WORK TO DO: Give the listing below again in full, exactly as written.

PROVIDED RECORDS:
________________________________________

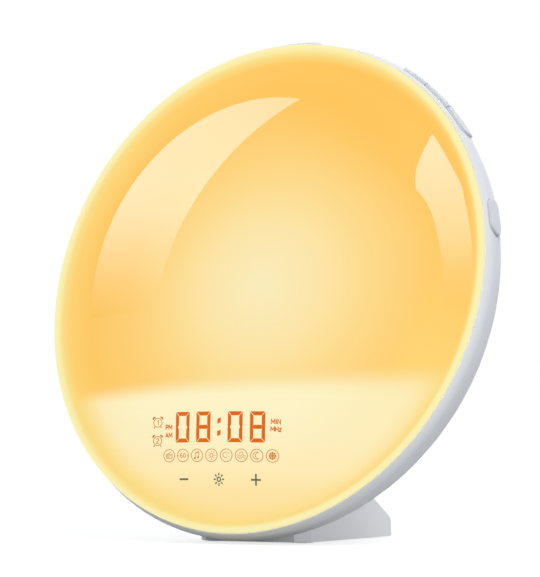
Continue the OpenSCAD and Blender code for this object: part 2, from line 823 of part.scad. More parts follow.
// White bowl: back, side, rim, carriers for the boards and the openings in them
module rear_housing() {
    color([0.93, 0.93, 0.95]) head_frame() difference() {
        union() {
            rotate_extrude() {
                difference() {
                    housing_2d(0);
                    housing_2d(housing_wall);
                    translate([0, -lip_depth - 1]) square([mouth_r, lip_depth + 2]);
                }
                intersection() {
                    housing_2d(housing_wall / 2);
                    translate([rib_in, -housing_depth])
                        square([rib_wall, housing_depth - seat_depth]);
                }
            }
            housing_posts();
            speaker_ring();
        }
        for (span = SLOTS) key_prism(span, slot_gap);
        housing_holes();
    }
}

// A round post that grows out of the wall behind it, up to a height
module post(p, radius, top) {
    start = back_z(norm(p) + radius, 0) + 0.25;
    translate([p[0], p[1], start]) cylinder(r = radius, h = top - start, $fn = 64);
}

module housing_posts() {
    for (p = LAMP_SCREW_PLACES) post(p, screw_r + 2, led_top - board_t);
    for (p = MAIN_SCREWS) post(p, screw_r + 2, main_back);
    for (p = LUG_PLACES) post(p, screw_r + 1.4, speaker_seat);
    for (side = [-1, 1]) post([side * screw_x, stand_screw_y], head_of_screw + 0.5, stand_screw_seat);
    post([jack_x, jack_y], jack_r + 1.4, jack_face + 3);
}

// Ring that the loudspeaker's flange sits on
module speaker_ring() {
    start = back_z(speaker_y + speaker_r, 0) + 0.25;
    translate([0, speaker_y, start]) difference() {
        cylinder(r = speaker_r, h = speaker_seat - start);
        translate([0, 0, -1]) cylinder(r = cone_r + 3, h = housing_depth);
    }
}

// Plane on which the heads of the stand's screws rest, inside the back wall
stand_screw_seat = back_z(norm([screw_x, stand_screw_y]) + head_of_screw + 0.5, housing_wall) + 0.3;

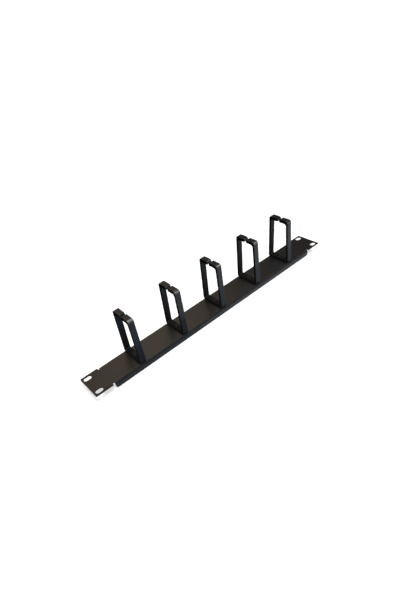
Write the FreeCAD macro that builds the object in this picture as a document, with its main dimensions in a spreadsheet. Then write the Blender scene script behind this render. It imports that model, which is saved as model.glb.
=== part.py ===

________________________________________

RESULT OF THE EXERCISE:
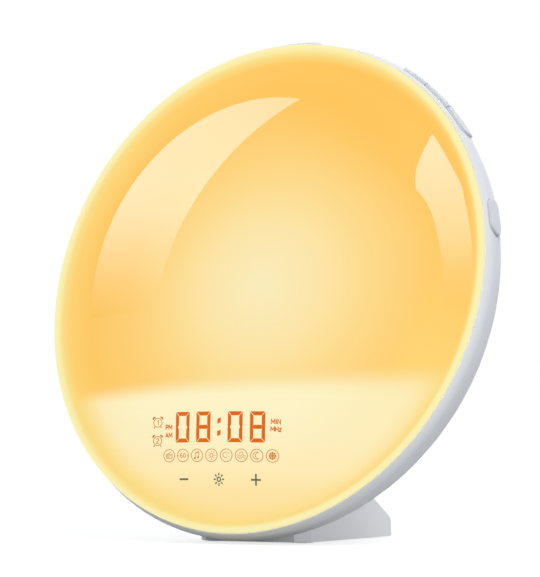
Continue the OpenSCAD and Blender code for this object: part 2, from line 823 of part.scad. More parts follow.
// White bowl: back, side, rim, carriers for the boards and the openings in them
module rear_housing() {
    color([0.93, 0.93, 0.95]) head_frame() difference() {
        union() {
            rotate_extrude() {
                difference() {
                    housing_2d(0);
                    housing_2d(housing_wall);
                    translate([0, -lip_depth - 1]) square([mouth_r, lip_depth + 2]);
                }
                intersection() {
                    housing_2d(housing_wall / 2);
                    translate([rib_in, -housing_depth])
                        square([rib_wall, housing_depth - seat_depth]);
                }
            }
            housing_posts();
            speaker_ring();
        }
        for (span = SLOTS) key_prism(span, slot_gap);
        housing_holes();
    }
}

// A round post that grows out of the wall behind it, up to a height
module post(p, radius, top) {
    start = back_z(norm(p) + radius, 0) + 0.25;
    translate([p[0], p[1], start]) cylinder(r = radius, h = top - start, $fn = 64);
}

module housing_posts() {
    for (p = LAMP_SCREW_PLACES) post(p, screw_r + 2, led_top - board_t);
    for (p = MAIN_SCREWS) post(p, screw_r + 2, main_back);
    for (p = LUG_PLACES) post(p, screw_r + 1.4, speaker_seat);
    for (side = [-1, 1]) post([side * screw_x, stand_screw_y], head_of_screw + 0.5, stand_screw_seat);
    post([jack_x, jack_y], jack_r + 1.4, jack_face + 3);
}

// Ring that the loudspeaker's flange sits on
module speaker_ring() {
    start = back_z(speaker_y + speaker_r, 0) + 0.25;
    translate([0, speaker_y, start]) difference() {
        cylinder(r = speaker_r, h = speaker_seat - start);
        translate([0, 0, -1]) cylinder(r = cone_r + 3, h = housing_depth);
    }
}

// Plane on which the heads of the stand's screws rest, inside the back wall
stand_screw_seat = back_z(norm([screw_x, stand_screw_y]) + head_of_screw + 0.5, housing_wall) + 0.3;

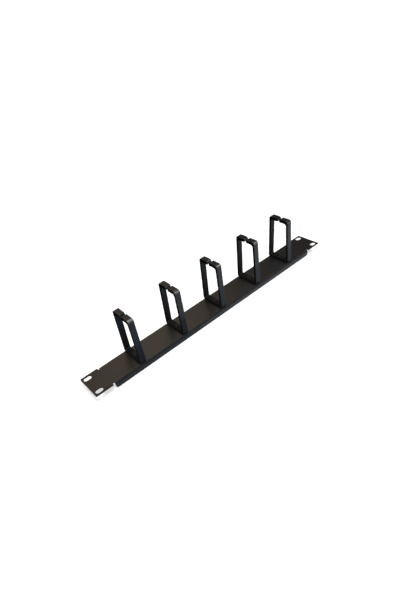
Write the FreeCAD macro that builds the object in this picture as a document, with its main dimensions in a spreadsheet. Then write the Blender scene script behind this render. It imports that model, which is saved as model.glb.
=== part.py ===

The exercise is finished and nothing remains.